Theresa Maxis Duchemin

Theresa Maxis Duchemin (1810-1892) was an American missionary. She opened multiple schools and orphanages in the Michigan and the Pennsylvania area. For her work was inducted into the Michigan Women's Hall of Fame.

Biography

Duchemin was born in 1810 Almeide Maxis Duchemin in Baltimore to immigrant parents. Her father left her family, and Duchemin was raised by her Haitian mother. At the age of nineteen, she was involved in founding Oblate Sisters of Providence, which was the first Roman Catholic religious institute begun for Catholic women of African descent.

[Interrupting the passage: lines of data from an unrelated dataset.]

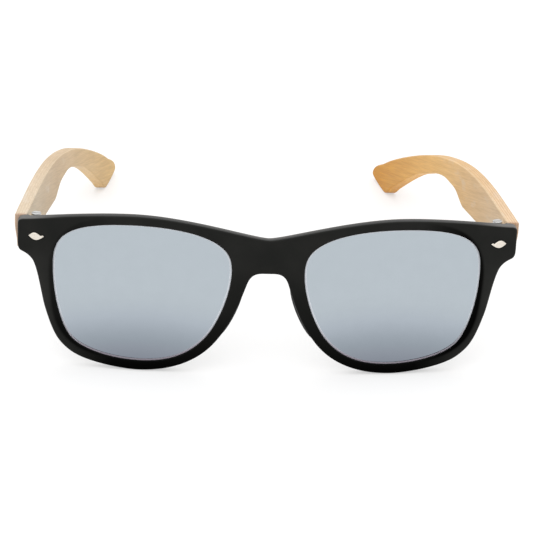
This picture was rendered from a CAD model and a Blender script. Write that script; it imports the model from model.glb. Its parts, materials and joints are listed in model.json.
"""Sunglasses with a matte plastic front, silver mirror lenses and bamboo temples."""

import json
import math

import bmesh
import bpy
import numpy as np
from mathutils import Matrix, Vector
from mathutils.geometry import delaunay_2d_cdt


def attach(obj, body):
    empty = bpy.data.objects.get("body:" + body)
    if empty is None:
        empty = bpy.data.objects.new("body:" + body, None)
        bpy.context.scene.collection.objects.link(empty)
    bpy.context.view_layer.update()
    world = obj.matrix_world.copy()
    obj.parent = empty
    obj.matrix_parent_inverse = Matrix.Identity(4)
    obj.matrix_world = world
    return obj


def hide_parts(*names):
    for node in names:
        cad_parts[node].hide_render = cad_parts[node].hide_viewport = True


MM = 0.001

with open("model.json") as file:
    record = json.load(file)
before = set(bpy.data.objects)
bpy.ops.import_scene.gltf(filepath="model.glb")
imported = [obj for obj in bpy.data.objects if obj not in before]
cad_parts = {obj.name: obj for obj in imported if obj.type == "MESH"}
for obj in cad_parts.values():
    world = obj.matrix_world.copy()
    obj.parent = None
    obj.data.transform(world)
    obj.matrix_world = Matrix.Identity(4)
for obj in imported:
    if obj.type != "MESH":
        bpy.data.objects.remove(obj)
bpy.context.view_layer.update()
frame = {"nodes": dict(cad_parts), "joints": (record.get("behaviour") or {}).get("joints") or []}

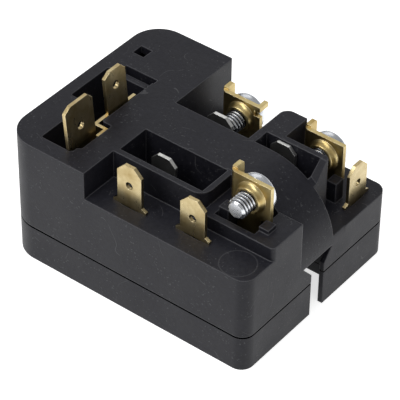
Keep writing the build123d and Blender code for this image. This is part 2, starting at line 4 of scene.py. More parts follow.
import bpy
from bpy.props import FloatProperty, FloatVectorProperty, IntProperty, PointerProperty
from mathutils import Matrix, Vector


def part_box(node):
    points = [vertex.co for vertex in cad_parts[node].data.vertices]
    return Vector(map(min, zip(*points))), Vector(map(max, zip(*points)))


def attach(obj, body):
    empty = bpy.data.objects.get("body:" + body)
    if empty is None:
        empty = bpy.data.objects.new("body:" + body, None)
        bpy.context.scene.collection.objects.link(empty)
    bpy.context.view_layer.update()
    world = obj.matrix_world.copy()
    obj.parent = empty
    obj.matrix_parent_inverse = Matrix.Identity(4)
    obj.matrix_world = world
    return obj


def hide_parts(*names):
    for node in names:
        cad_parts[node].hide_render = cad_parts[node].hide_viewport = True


bl_info = {
    "name": "Compressor start relay",
    "version": (1, 0, 0),
    "blender": (4, 5, 0),
    "location": "3D View > Sidebar > Relay",
    "description": "Finishes the mouldings, contacts and screws of a start relay and stages it",
    "category": "Object",
}

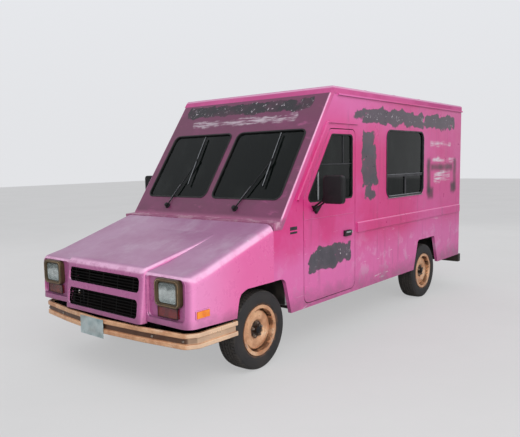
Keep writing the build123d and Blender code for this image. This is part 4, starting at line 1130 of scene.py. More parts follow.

Her mother, who was also involved with the Oblate Sisters died during an 1831 cholera epidemic in Baltimore. Duchemin subsequently moved to Michigan, to work in conjunction with Louis Florent Gillet. The two would found Servants of the Immaculate Heart of Mary, and later schools Michigan and, in 1858, expanding into Pennsylvania. After falling out of favor with Catholic Churches in Michigan, Duchemin moved in with Grey Nuns of the Sacred Heart in Canada, where she would spend much of the rest of her life, until returning to Michigan in 1885. She later died in 1892.[1][2]

References

  1. McNamara, Pat (2010-11-15). ""Between Two Worlds": Mother Theresa Maxis Duchemin, I.H.M. (1810-1892)". McNamara's. Retrieved 2017-11-28.
  2. "Theresa Maxis Duchemin" (PDF). Michigan Women's Hall of Fame.